-- begin Source material --
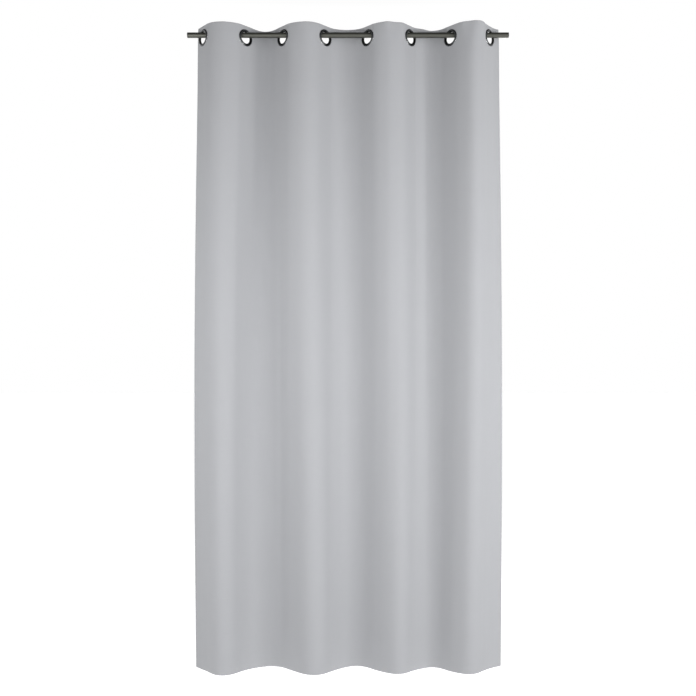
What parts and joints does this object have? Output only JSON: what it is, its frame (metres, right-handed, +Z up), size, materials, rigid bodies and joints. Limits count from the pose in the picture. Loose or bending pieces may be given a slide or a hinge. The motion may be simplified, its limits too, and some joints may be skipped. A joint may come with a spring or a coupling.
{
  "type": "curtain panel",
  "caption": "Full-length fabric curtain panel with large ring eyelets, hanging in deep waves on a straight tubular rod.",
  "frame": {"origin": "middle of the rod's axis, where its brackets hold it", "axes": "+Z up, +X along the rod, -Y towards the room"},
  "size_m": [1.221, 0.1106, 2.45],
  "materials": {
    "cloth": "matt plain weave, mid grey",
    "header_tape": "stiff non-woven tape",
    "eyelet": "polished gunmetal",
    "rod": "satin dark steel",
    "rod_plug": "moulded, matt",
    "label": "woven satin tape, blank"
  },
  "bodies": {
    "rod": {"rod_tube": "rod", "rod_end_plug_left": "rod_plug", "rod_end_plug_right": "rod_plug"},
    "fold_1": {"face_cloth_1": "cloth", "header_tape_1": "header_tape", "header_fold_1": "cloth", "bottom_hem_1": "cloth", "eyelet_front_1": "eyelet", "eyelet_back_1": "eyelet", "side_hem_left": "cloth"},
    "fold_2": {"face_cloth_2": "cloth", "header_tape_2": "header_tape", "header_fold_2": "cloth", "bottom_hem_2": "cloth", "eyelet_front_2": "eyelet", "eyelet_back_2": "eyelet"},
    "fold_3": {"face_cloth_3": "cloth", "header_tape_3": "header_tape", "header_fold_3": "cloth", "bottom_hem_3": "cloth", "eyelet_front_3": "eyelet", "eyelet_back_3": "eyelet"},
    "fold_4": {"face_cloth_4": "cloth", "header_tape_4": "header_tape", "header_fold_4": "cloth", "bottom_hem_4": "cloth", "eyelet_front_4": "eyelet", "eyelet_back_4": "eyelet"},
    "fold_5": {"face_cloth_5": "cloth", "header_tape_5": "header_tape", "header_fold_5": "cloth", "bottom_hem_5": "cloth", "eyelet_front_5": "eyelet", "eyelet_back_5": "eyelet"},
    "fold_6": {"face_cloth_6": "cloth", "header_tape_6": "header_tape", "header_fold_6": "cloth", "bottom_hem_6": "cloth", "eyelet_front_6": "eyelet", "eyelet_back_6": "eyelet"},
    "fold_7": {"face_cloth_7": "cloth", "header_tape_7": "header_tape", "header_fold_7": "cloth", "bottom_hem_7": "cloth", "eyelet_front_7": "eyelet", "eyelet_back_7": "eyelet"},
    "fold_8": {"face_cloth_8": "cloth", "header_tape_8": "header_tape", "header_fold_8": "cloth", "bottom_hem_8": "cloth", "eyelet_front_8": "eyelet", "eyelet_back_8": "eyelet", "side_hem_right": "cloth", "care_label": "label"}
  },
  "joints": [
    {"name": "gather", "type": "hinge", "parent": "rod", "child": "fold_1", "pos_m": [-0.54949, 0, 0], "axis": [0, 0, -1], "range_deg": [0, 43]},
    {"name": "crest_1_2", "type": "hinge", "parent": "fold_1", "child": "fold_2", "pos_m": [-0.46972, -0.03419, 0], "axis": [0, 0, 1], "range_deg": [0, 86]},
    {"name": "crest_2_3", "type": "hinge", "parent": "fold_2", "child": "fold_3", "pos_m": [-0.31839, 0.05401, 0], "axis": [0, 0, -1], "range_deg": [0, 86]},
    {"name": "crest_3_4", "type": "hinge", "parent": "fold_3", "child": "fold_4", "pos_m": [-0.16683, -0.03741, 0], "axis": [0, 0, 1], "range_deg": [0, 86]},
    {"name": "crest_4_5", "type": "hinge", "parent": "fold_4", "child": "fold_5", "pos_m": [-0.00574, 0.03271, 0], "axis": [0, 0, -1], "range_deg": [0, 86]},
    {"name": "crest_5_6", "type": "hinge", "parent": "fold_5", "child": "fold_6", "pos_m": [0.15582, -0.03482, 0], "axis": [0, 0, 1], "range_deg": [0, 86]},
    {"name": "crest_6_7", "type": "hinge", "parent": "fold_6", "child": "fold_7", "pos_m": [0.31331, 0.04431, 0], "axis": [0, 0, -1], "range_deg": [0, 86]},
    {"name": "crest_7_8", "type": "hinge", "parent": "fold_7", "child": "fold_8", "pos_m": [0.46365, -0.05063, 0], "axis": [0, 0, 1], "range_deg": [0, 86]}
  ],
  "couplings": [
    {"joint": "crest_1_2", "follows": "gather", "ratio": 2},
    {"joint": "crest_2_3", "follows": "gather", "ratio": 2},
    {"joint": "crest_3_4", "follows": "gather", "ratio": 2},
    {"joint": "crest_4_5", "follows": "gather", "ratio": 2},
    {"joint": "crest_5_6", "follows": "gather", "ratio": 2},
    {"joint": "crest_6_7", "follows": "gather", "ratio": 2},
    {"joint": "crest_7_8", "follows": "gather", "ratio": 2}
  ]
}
-- end Source material --
* **Exercise task**
Return the listing above word for word.

* **Solution to the problem**
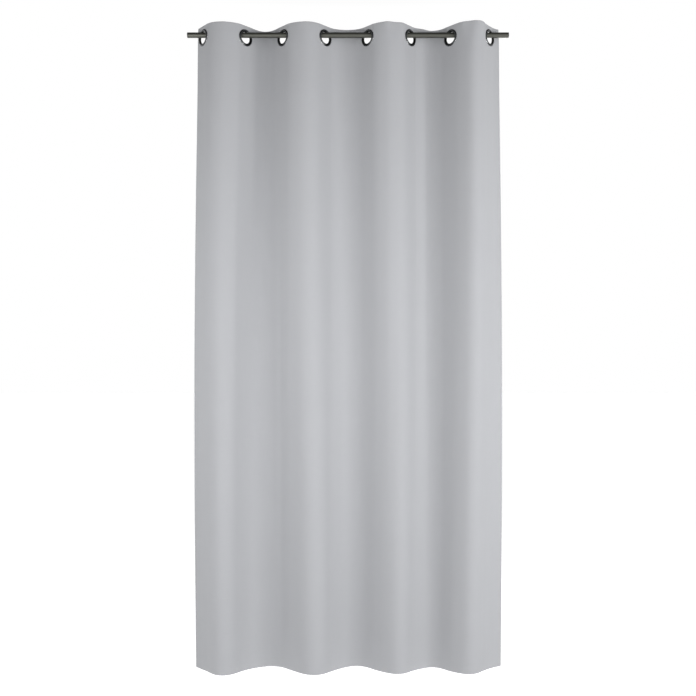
What parts and joints does this object have? Output only JSON: what it is, its frame (metres, right-handed, +Z up), size, materials, rigid bodies and joints. Limits count from the pose in the picture. Loose or bending pieces may be given a slide or a hinge. The motion may be simplified, its limits too, and some joints may be skipped. A joint may come with a spring or a coupling.
{
  "type": "curtain panel",
  "caption": "Full-length fabric curtain panel with large ring eyelets, hanging in deep waves on a straight tubular rod.",
  "frame": {"origin": "middle of the rod's axis, where its brackets hold it", "axes": "+Z up, +X along the rod, -Y towards the room"},
  "size_m": [1.221, 0.1106, 2.45],
  "materials": {
    "cloth": "matt plain weave, mid grey",
    "header_tape": "stiff non-woven tape",
    "eyelet": "polished gunmetal",
    "rod": "satin dark steel",
    "rod_plug": "moulded, matt",
    "label": "woven satin tape, blank"
  },
  "bodies": {
    "rod": {"rod_tube": "rod", "rod_end_plug_left": "rod_plug", "rod_end_plug_right": "rod_plug"},
    "fold_1": {"face_cloth_1": "cloth", "header_tape_1": "header_tape", "header_fold_1": "cloth", "bottom_hem_1": "cloth", "eyelet_front_1": "eyelet", "eyelet_back_1": "eyelet", "side_hem_left": "cloth"},
    "fold_2": {"face_cloth_2": "cloth", "header_tape_2": "header_tape", "header_fold_2": "cloth", "bottom_hem_2": "cloth", "eyelet_front_2": "eyelet", "eyelet_back_2": "eyelet"},
    "fold_3": {"face_cloth_3": "cloth", "header_tape_3": "header_tape", "header_fold_3": "cloth", "bottom_hem_3": "cloth", "eyelet_front_3": "eyelet", "eyelet_back_3": "eyelet"},
    "fold_4": {"face_cloth_4": "cloth", "header_tape_4": "header_tape", "header_fold_4": "cloth", "bottom_hem_4": "cloth", "eyelet_front_4": "eyelet", "eyelet_back_4": "eyelet"},
    "fold_5": {"face_cloth_5": "cloth", "header_tape_5": "header_tape", "header_fold_5": "cloth", "bottom_hem_5": "cloth", "eyelet_front_5": "eyelet", "eyelet_back_5": "eyelet"},
    "fold_6": {"face_cloth_6": "cloth", "header_tape_6": "header_tape", "header_fold_6": "cloth", "bottom_hem_6": "cloth", "eyelet_front_6": "eyelet", "eyelet_back_6": "eyelet"},
    "fold_7": {"face_cloth_7": "cloth", "header_tape_7": "header_tape", "header_fold_7": "cloth", "bottom_hem_7": "cloth", "eyelet_front_7": "eyelet", "eyelet_back_7": "eyelet"},
    "fold_8": {"face_cloth_8": "cloth", "header_tape_8": "header_tape", "header_fold_8": "cloth", "bottom_hem_8": "cloth", "eyelet_front_8": "eyelet", "eyelet_back_8": "eyelet", "side_hem_right": "cloth", "care_label": "label"}
  },
  "joints": [
    {"name": "gather", "type": "hinge", "parent": "rod", "child": "fold_1", "pos_m": [-0.54949, 0, 0], "axis": [0, 0, -1], "range_deg": [0, 43]},
    {"name": "crest_1_2", "type": "hinge", "parent": "fold_1", "child": "fold_2", "pos_m": [-0.46972, -0.03419, 0], "axis": [0, 0, 1], "range_deg": [0, 86]},
    {"name": "crest_2_3", "type": "hinge", "parent": "fold_2", "child": "fold_3", "pos_m": [-0.31839, 0.05401, 0], "axis": [0, 0, -1], "range_deg": [0, 86]},
    {"name": "crest_3_4", "type": "hinge", "parent": "fold_3", "child": "fold_4", "pos_m": [-0.16683, -0.03741, 0], "axis": [0, 0, 1], "range_deg": [0, 86]},
    {"name": "crest_4_5", "type": "hinge", "parent": "fold_4", "child": "fold_5", "pos_m": [-0.00574, 0.03271, 0], "axis": [0, 0, -1], "range_deg": [0, 86]},
    {"name": "crest_5_6", "type": "hinge", "parent": "fold_5", "child": "fold_6", "pos_m": [0.15582, -0.03482, 0], "axis": [0, 0, 1], "range_deg": [0, 86]},
    {"name": "crest_6_7", "type": "hinge", "parent": "fold_6", "child": "fold_7", "pos_m": [0.31331, 0.04431, 0], "axis": [0, 0, -1], "range_deg": [0, 86]},
    {"name": "crest_7_8", "type": "hinge", "parent": "fold_7", "child": "fold_8", "pos_m": [0.46365, -0.05063, 0], "axis": [0, 0, 1], "range_deg": [0, 86]}
  ],
  "couplings": [
    {"joint": "crest_1_2", "follows": "gather", "ratio": 2},
    {"joint": "crest_2_3", "follows": "gather", "ratio": 2},
    {"joint": "crest_3_4", "follows": "gather", "ratio": 2},
    {"joint": "crest_4_5", "follows": "gather", "ratio": 2},
    {"joint": "crest_5_6", "follows": "gather", "ratio": 2},
    {"joint": "crest_6_7", "follows": "gather", "ratio": 2},
    {"joint": "crest_7_8", "follows": "gather", "ratio": 2}
  ]
}